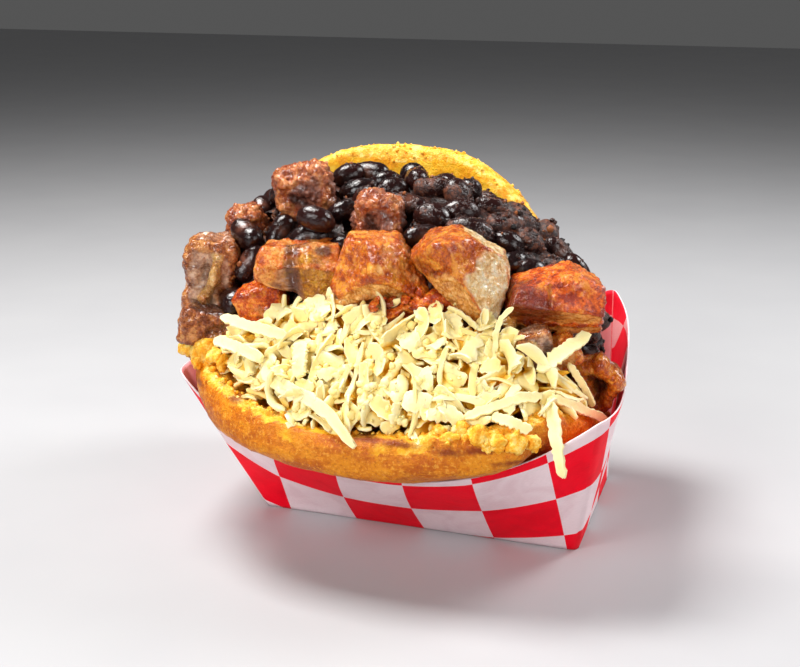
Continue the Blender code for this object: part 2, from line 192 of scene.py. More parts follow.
def triangles(faces):
    parts = []
    for group in faces if isinstance(faces, list) else [faces]:
        parts.append(group[:, :3])
        if group.shape[1] == 4:
            parts.append(group[:, [0, 2, 3]])
    return np.concatenate(parts)


def joined(bodies):
    """Many (points, faces, finish) as one, all faces as triangles."""
    starts = np.cumsum([0] + [len(points) for points, _, _ in bodies])
    return (
        np.concatenate([points for points, _, _ in bodies]),
        np.concatenate([faces + start for (_, faces, _), start in zip(bodies, starts)]),
        np.concatenate([finish for _, _, finish in bodies]),
    )


def tree_of(points, faces):
    return BVHTree.FromPolygons([Vector(p) for p in points], [tuple(int(i) for i in f) for f in faces])


def surface_of(*nodes):
    """Points and triangles of some nodes of the frame, as one."""
    parts = [read(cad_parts[node].data) for node in nodes]
    starts = np.cumsum([0] + [len(points) for points, _ in parts])
    return (
        np.concatenate([points for points, _ in parts]),
        np.concatenate([faces + start for (_, faces), start in zip(parts, starts)]),
    )


def scatter(points, faces, count, rng):
    """Places spread evenly over a surface, with the way out at each."""
    a, b, c = (points[faces[:, k]] for k in range(3))
    across = np.cross(b - a, c - a)
    area = np.linalg.norm(across, axis=1)
    pick = rng.choice(len(faces), count, p=area / area.sum())
    u, v = rng.random(count), rng.random(count)
    over = u + v > 1
    u[over], v[over] = 1 - u[over], 1 - v[over]
    place = a[pick] + (b - a)[pick] * u[:, None] + (c - a)[pick] * v[:, None]
    return place, unit(across[pick]), pick


def turn_to(forward, up):
    """Three axes as columns: the first along forward, the third as near up as it can be."""
    x = unit(forward)
    y = unit(np.cross(up, x))
    return np.stack((x, y, np.cross(x, y)), 1)


def pebble(radius, seed, cuts=2, rough=0.3):
    """A small irregular lump, as points and triangles."""
    work = bmesh.new()
    bmesh.ops.create_icosphere(work, subdivisions=cuts, radius=1.0)
    points = np.array([v.co for v in work.verts])
    faces = np.array([[v.index for v in f.verts] for f in work.faces])
    work.free()
    return points * (1 + rough * lumps(points, 0.8, seed))[:, None] * radius, faces


# ---------------------------------------------------------------- shader parts


def add(tree, kind, sockets=None, **settings):
    """A shader node. The sockets are given values, or other nodes' outputs to link."""
    node = tree.nodes.new("ShaderNode" + kind)
    for key, value in settings.items():
        setattr(node, key, value)
    for key, value in (sockets or {}).items():
        if isinstance(value, bpy.types.NodeSocket):
            tree.links.new(value, node.inputs[key])
        else:
            node.inputs[key].default_value = value
    return node


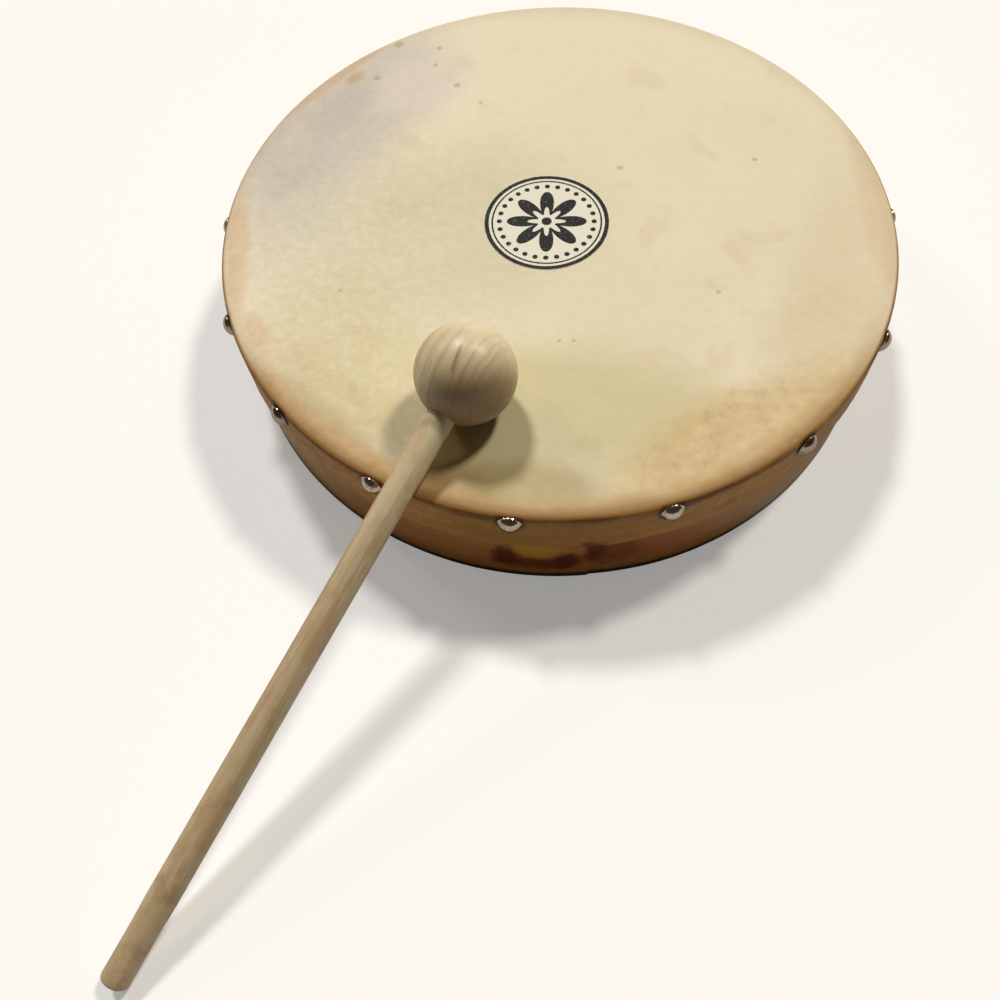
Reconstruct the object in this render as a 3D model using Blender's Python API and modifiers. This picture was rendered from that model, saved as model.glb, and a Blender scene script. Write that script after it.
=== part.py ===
"""A tacked bodhran, 300 mm across, with its beater resting on it.

Metres, +Z up. The origin is the centre of the playing face, and the drum's axis is Z. The drum
stands on its open rim at z = -DRUM_DEPTH. Azimuths are measured about +Z from the near side, -Y,
towards +X. The beater's ball lies on the head, its stick crosses the near rim, and its far end
comes down to the table that the drum stands on.
"""

import math

import bmesh
import bpy
from mathutils import Matrix, Vector

# Driving dimensions.
HEAD_RADIUS = 0.150
DRUM_DEPTH = 0.058
SKIN_THICKNESS = 0.0008
SKIRT_DEPTH = 0.023
EDGE_RADIUS = 0.0025
HOOP_THICKNESS = 0.008
GAP = 0.0003

# Upholstery tacks, hand set: their pitch tightens on one side of the drum and wavers a little, and
# they climb towards the near side.
TACK_COUNT = 15
TACK_FIRST_AZIMUTH = -5.2
TACK_DRIFT = -7.5
TACK_DRIFT_AZIMUTH = 36.0
TACK_WAVER = 0.7
TACK_WAVER_PITCH = 96.0
TACK_WAVER_START = -40.0
TACK_DEPTH = 0.0076
TACK_CLIMB = 0.0036
TACK_HEAD_RADIUS = 0.0049
TACK_HEAD_HEIGHT = 0.0031
TACK_SHANK_RADIUS = 0.0009
TACK_SHANK_LENGTH = 0.0075

# The bent hoop's scarf joint shows as one seam outside and one inside.
SEAM_OUTER_AZIMUTH = 6.5
SEAM_INNER_AZIMUTH = -24.0
SEAM_WIDTH = 0.0006
SEAM_DEPTH = 0.0008

# The crossbar that the player's hand holds inside the drum, and its two screws.
BAR_HEIGHT = 0.020
BAR_WIDTH = 0.014
BAR_EDGE = 0.003
BAR_DEPTH = 0.034
SCREW_HEAD_RADIUS = 0.0037
SCREW_HEAD_HEIGHT = 0.0024
SCREW_SHANK_RADIUS = 0.0018
SCREW_LENGTH = 0.030
SCREW_POINT = 0.005
SCREW_SINK = 0.0003
SCREW_SLOT_WIDTH = 0.001
SCREW_SLOT_DEPTH = 0.0011

# The beater.
BALL_RADIUS = 0.020
BALL_PLACE = (-0.0325, -0.0982)
STICK_RADIUS = 0.00575
STICK_REACH = 0.2524
STICK_HEADING = -29.25
STICK_END_ROUND = 0.0016
SOCKET_FLOOR = 0.002

# Facets.
DRUM_STEPS = 96
BALL_STEPS = 32
STICK_STEPS = 24
TACK_STEPS = 16
PEG_STEPS = 8

# Worked out from the driving dimensions.
HOOP_OUTER_RADIUS = HEAD_RADIUS - SKIN_THICKNESS - GAP
HOOP_INNER_RADIUS = HOOP_OUTER_RADIUS - HOOP_THICKNESS
HOOP_TOP = -(SKIN_THICKNESS + GAP)
BALL_HEIGHT = BALL_RADIUS + GAP


def clear_scene():
    """Remove every object that the file opened with."""
    for old in list(bpy.data.objects):
        bpy.data.objects.remove(old, do_unlink=True)


def make_collection(name):
    """A new collection in the scene."""
    collection = bpy.data.collections.new(name)
    bpy.context.scene.collection.children.link(collection)
    return collection


def make_material(name, colour, roughness, metallic=0.0):
    """A Principled material of one colour."""
    material = bpy.data.materials.new(name)
    material.use_nodes = True
    shader = material.node_tree.nodes["Principled BSDF"]
    shader.inputs["Base Color"].default_value = (*colour, 1.0)
    shader.inputs["Roughness"].default_value = roughness
    shader.inputs["Metallic"].default_value = metallic
    material.diffuse_color = (*colour, 1.0)
    return material


def make_empty(name, matrix):
    """An empty that carries a body's pieces."""
    empty = bpy.data.objects.new(name, None)
    parts.objects.link(empty)
    empty.matrix_world = matrix
    return empty


def add_part(name, mesh, material, carrier, matrix=None):
    """Put a mesh in the parts collection as one named sub-part, under its body's empty."""
    part = bpy.data.objects.new(name, mesh)
    parts.objects.link(part)
    part.parent = carrier
    if matrix is not None:
        part.matrix_local = matrix
    if not mesh.materials:
        mesh.materials.append(material)
    return part


def add_cutter(name, mesh, matrix=None):
    """Put a mesh in the cutters collection, hidden from renders."""
    cutter = bpy.data.objects.new(name, mesh)
    cutters.objects.link(cutter)
    if matrix is not None:
        cutter.matrix_world = matrix
    cutter.hide_render = True
    cutter.display_type = "WIRE"
    return cutter


def cut(part, cutter, operation="DIFFERENCE"):
    """Cut a part with a cutter."""
    boolean = part.modifiers.new(cutter.name, "BOOLEAN")
    boolean.operation = operation
    boolean.object = cutter


def radial(azimuth, radius, height):
    """The point at an azimuth in degrees, a radius and a height."""
    angle = math.radians(azimuth)
    return Vector((radius * math.sin(angle), -radius * math.cos(angle), height))


def facing(azimuth, radius, height):
    """A frame at a point on the drum's side, its +Z pointing straight out of the drum."""
    outward = radial(azimuth, 1.0, 0.0)
    upward = Vector((0.0, 0.0, 1.0))
    turn = Matrix((upward.cross(outward), upward, outward)).transposed().to_4x4()
    return Matrix.Translation(radial(azimuth, radius, height)) @ turn


def arc(centre, radius, start, end, points):
    """Points (radius, height) along an arc, with its angles in degrees from the +X side."""
    turned = []
    for index in range(points + 1):
        angle = math.radians(start + (end - start) * index / points)
        turned.append((centre[0] + radius * math.cos(angle), centre[1] + radius * math.sin(angle)))
    return turned


def profile_mesh(name, profile, closed):
    """A mesh of the edges through a profile's points, in the XZ plane."""
    mesh = bpy.data.meshes.new(name)
    points = [(radius, 0.0, height) for radius, height in profile]
    edges = [(index, index + 1) for index in range(len(points) - 1)]
    if closed:
        edges.append((len(points) - 1, 0))
    mesh.from_pydata(points, edges, [])
    return mesh


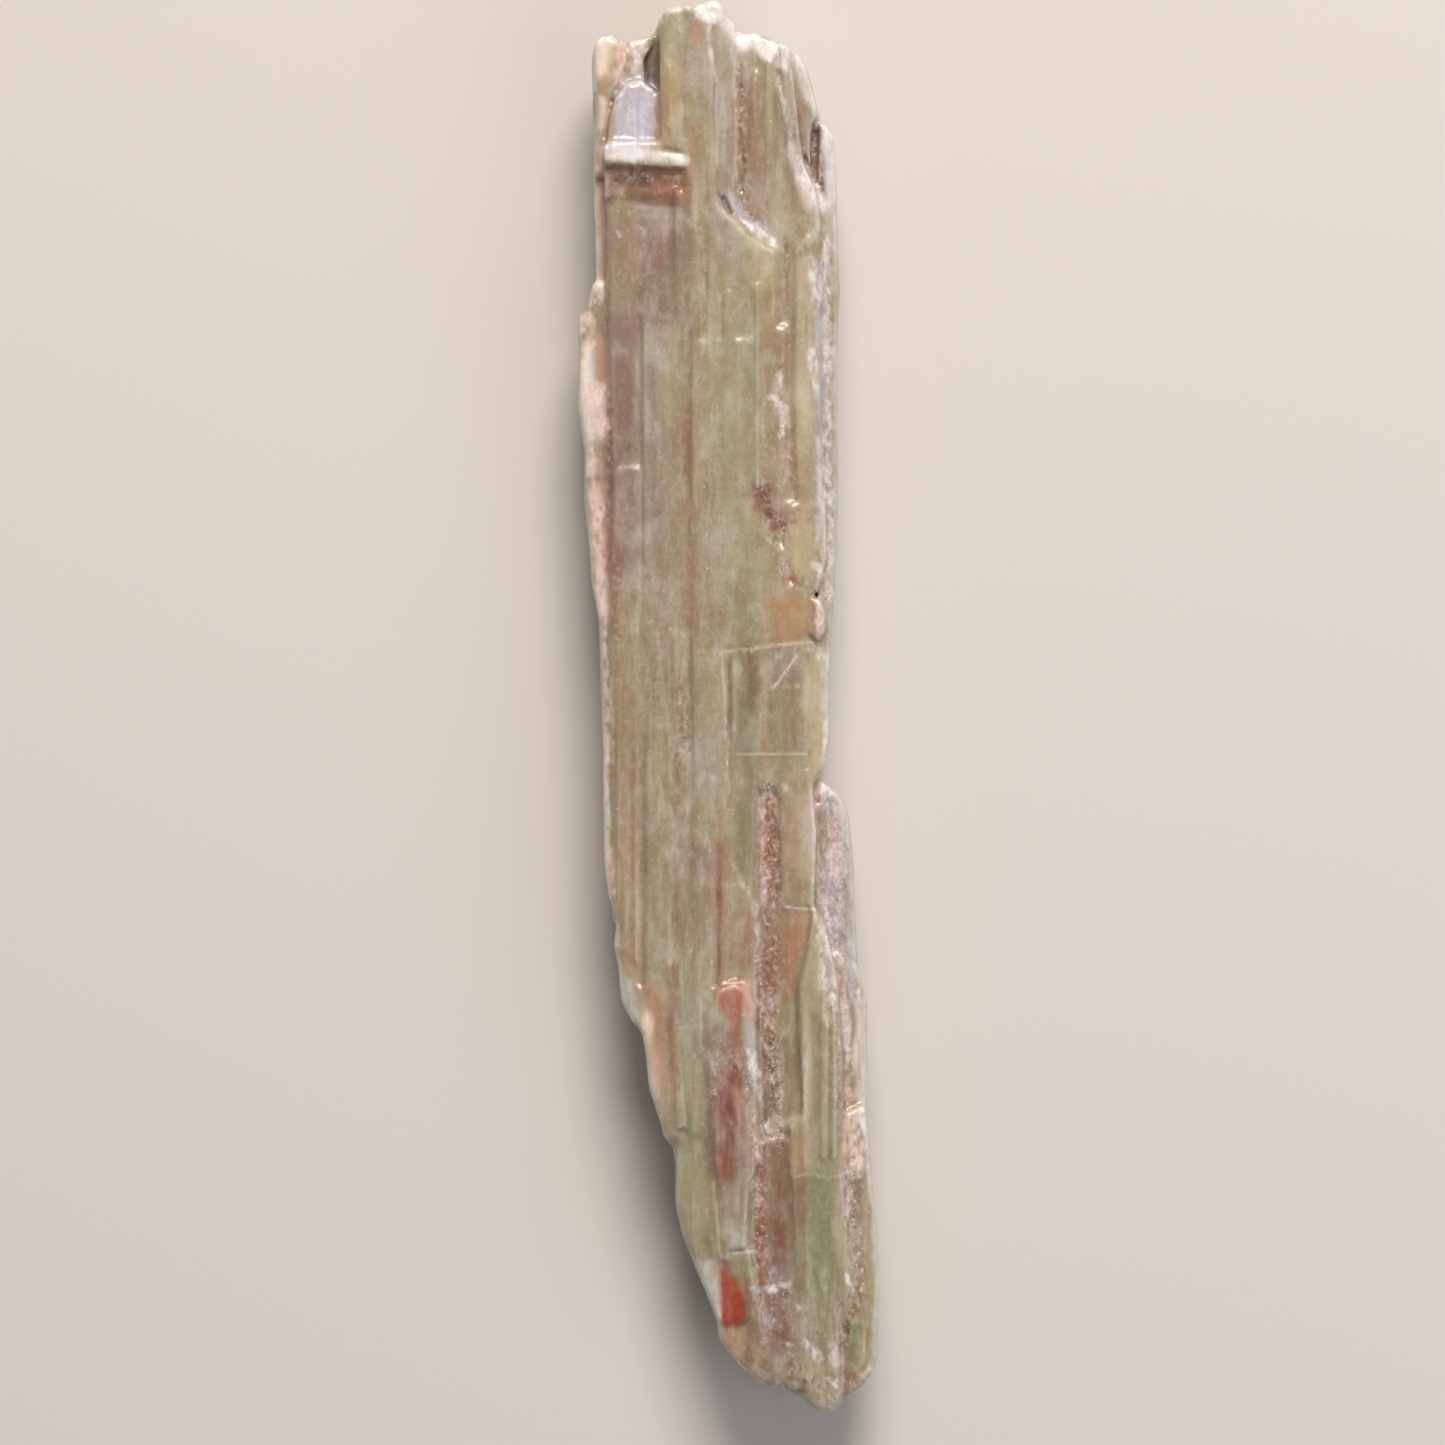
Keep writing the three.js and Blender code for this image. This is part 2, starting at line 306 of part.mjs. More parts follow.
// A flat crystal: its plan outline raised from low to high, with worn edges. The upper face
// may slope along x and y about the middle of the plan, and the lower face along x.
function crystal(plan, low, high, wear, slope = [0, 0], lowerSlope = 0) {
  const shape = new THREE.Shape(plan.map(([x, y]) => new THREE.Vector2(x, y)));
  const geometry = new THREE.ExtrudeGeometry(shape, {
    depth: high - low - 2 * wear,
    bevelEnabled: wear > 0,
    bevelThickness: wear,
    bevelSize: wear,
    bevelOffset: -wear,
    bevelSegments: 1,
  });
  geometry.translate(0, 0, low + wear);
  const middle = new THREE.Box2().setFromPoints(shape.getPoints()).getCenter(new THREE.Vector2());
  moveVertices(geometry, (p) => {
    if (p.z > (low + high) / 2) {
      p.z += slope[0] * (p.x - middle.x) + slope[1] * (p.y - middle.y);
    } else {
      p.z += lowerSlope * (p.x - middle.x);
    }
  });
  return solidOf(geometry);
}

function moveVertices(geometry, move) {
  const place = geometry.getAttribute("position");
  const point = new THREE.Vector3();
  for (let i = 0; i < place.count; i += 1) {
    point.fromBufferAttribute(place, i);
    move(point);
    place.setXYZ(i, point.x, point.y, point.z);
  }
}

// A long straight blade with slanting broken ends. slant is their length in blade widths.
function longBlade(xRange, yRange, low, high, wear, { slantWidths = 0.35, fall = 0 } = {}) {
  const [x0, x1] = xRange;
  const [y0, y1] = yRange;
  const slant = slantWidths * (x1 - x0);
  const plan = [
    [x0, y0 + slant],
    [x0 + 0.4 * (x1 - x0), y0],
    [x1, y0 + 0.5 * slant],
    [x1, y1 - slant],
    [x0 + 0.7 * (x1 - x0), y1],
    [x0, y1 - 0.6 * slant],
  ];
  return crystal(plan, low, high, wear, [0, 0], fall);
}

// The whole outline between two heights, drawn in towards the spine. inset(side, y) is the
// share of the half width that is missing on the -X side (-1) or the +X side (1).
function sheet(low, high, inset) {
  const shape = new THREE.Shape(CLUSTER_OUTLINE.map(([x, y]) => new THREE.Vector2(x, y)));
  const geometry = new THREE.ExtrudeGeometry(shape, { depth: high - low, bevelEnabled: false });
  geometry.translate(0, 0, low);
  moveVertices(geometry, (p) => {
    const spine = SPINE_X + (p.y < 0 ? SPINE_BEND * p.y * p.y : 0);
    const missing = inset(Math.sign(p.x - spine), p.y);
    p.x = spine + (p.x - spine) * (1 - missing);
    p.y *= 1 - 0.2 * missing;
  });
  return solidOf(geometry);
}

// The body of the slab: cleavage sheets stacked like pages, none quite as wide as the next.
function stackedSheets() {
  return SHEETS.map(({ low, high, least, most, wave }) =>
    sheet(low, high, (side, y) => {
      const ripple = 0.5 + 0.5 * Math.sin(wave * y + 2.3 * low + 1.3 * side);
      return least + (most - least) * ripple;
    }),
  );
}

// Fine straight laths, each standing a little above the broad blade that carries it.
function laths() {
  const random = seeded(41);
  return LATH_FIELDS.flatMap(({ x, y, top, slope, count }) =>
    Array.from({ length: count }, (_, i) => {
      const pitch = (x[1] - x[0]) / count;
      const left = x[0] + pitch * (i + 0.1 + 0.4 * random());
      const right = left + pitch * (0.25 + 0.35 * random());
      const length = (y[1] - y[0]) * (0.55 + 0.45 * random());
      const start = y[0] + (y[1] - y[0] - length) * random();
      const middle = (x[0] + x[1]) / 2;
      const rise = LATH_RISE * (0.5 + 0.5 * random()) + slope * ((left + right) / 2 - middle);
      const ends = [start, start + length];
      return longBlade([left, right], ends, top - 1, top + rise, 0.06, { slantWidths: 2.6 });
    }),
  );
}

// Repeatable numbers between 0 and 1.
function seeded(seed) {
  let state = seed;
  return () => {
    state = (state * 16807) % 2147483647;
    return state / 2147483647;
  };
}

function kyaniteSolid() {
  const under = UNDER_BLADES.map(({ x, y, low, fall }) =>
    longBlade(x, y, low, ROOT + 0.8, WEAR, { slantWidths: 0.6, fall }),
  );
  const floors = wasm.Manifold.union(
    FLOOR_BLADES.map(({ x, y, top }) => longBlade(x, y, ROOT - 0.3, top, WEAR)),
  ).intersect(sheet(ROOT - 1, THICKNESS, () => 0.035));
  const face = FACE_BLADES.map(({ plan, top, slope, fine }) =>
    crystal(plan, ROOT, top, fine ? WEAR_FINE : WEAR, slope),
  );
  const body = [...stackedSheets(), ...under, floors, ...face, ...laths()];
  const joined = wasm.Manifold.union(body);
  const broken = wasm.Manifold.union(
    BREAKS.map(({ plan, floor }) => crystal(plan, floor, THICKNESS + 1, 0)),
  );
  return joined.subtract(broken).asOriginal().simplify(SLIVER);
}

function geometryOf(solid) {
  const { numProp, numVert, vertProperties, triVerts } = solid.getMesh();
  const places = new Float32Array(numVert * 3);
  for (let i = 0; i < numVert; i += 1) {
    places.set(vertProperties.subarray(i * numProp, i * numProp + 3), i * 3);
  }
  const geometry = new THREE.BufferGeometry();
  geometry.setAttribute("position", new THREE.BufferAttribute(places, 3));
  geometry.setIndex(new THREE.BufferAttribute(triVerts, 1));
  geometry.computeVertexNormals();
  return geometry;
}

const kyaniteGreen = new THREE.MeshStandardMaterial({
  color: "#a4967a",
  roughness: 0.42,
  metalness: 0,
});

const cluster = new THREE.Group();
const specimen = new THREE.Mesh(geometryOf(kyaniteSolid()), kyaniteGreen);
specimen.name = "kyanite_cluster";
cluster.add(specimen);

export default cluster;
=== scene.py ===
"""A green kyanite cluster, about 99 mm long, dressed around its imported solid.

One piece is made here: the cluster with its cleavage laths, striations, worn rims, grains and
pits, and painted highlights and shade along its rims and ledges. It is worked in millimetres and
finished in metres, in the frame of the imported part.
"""

import bmesh
import bpy
import numpy as np
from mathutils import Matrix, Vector


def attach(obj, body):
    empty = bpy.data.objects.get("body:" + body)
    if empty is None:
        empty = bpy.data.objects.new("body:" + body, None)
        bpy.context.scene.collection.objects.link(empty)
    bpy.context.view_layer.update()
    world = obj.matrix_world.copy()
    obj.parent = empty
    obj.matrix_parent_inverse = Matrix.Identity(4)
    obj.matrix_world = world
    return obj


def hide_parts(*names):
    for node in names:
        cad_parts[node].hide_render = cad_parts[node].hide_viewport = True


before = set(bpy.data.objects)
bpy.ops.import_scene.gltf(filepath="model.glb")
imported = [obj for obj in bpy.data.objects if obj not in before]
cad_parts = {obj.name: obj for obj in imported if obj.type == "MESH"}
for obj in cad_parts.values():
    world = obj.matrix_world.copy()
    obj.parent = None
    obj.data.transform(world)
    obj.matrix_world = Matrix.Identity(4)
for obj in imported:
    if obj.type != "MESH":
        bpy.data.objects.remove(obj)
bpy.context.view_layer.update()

MM = 0.001

# Fineness of the working mesh in millimetres, and how often it is smoothed: lightly to round
# its edges, and much more to tell what stands out of the surface from what lies in it.
WORKING_VOXEL = 0.15
EDGE_ROUNDING_STEPS = 5
BROAD_ROUNDING_STEPS = 16

# Triangles after the sides and the underside are thinned, and in the finished mesh. What
# faces up more than TOP_FACING, as a share of straight up, is left alone by the first step.
ROUGHED_TRIANGLES = 225_000
FINISHED_TRIANGLES = 192_000
TOP_FACING = 0.5

# The scale of each kind of relief in millimetres. It is weaker where the panels are smooth.
BROAD_LATH_STEP = 0.12
FINE_LATH_STEP = 0.05
STRIATION_HEIGHT = 0.008
LUMP_HEIGHT = 0.025
GRAIN_HEIGHT = 0.05
BRUISE_HEIGHT = 0.05
PIT_DEPTH = 0.1
CHIP_DEPTH = 0.16
WORN_EDGE_HEIGHT = 0.05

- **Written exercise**
Keep both end lines and retype everything in the records above from the line containing "const cluster = new THREE.Group();" through the line containing "import numpy as np", exactly, with nothing else.

- **Task solution**
const cluster = new THREE.Group();
const specimen = new THREE.Mesh(geometryOf(kyaniteSolid()), kyaniteGreen);
specimen.name = "kyanite_cluster";
cluster.add(specimen);

export default cluster;
=== scene.py ===
"""A green kyanite cluster, about 99 mm long, dressed around its imported solid.

One piece is made here: the cluster with its cleavage laths, striations, worn rims, grains and
pits, and painted highlights and shade along its rims and ledges. It is worked in millimetres and
finished in metres, in the frame of the imported part.
"""

import bmesh
import bpy
import numpy as np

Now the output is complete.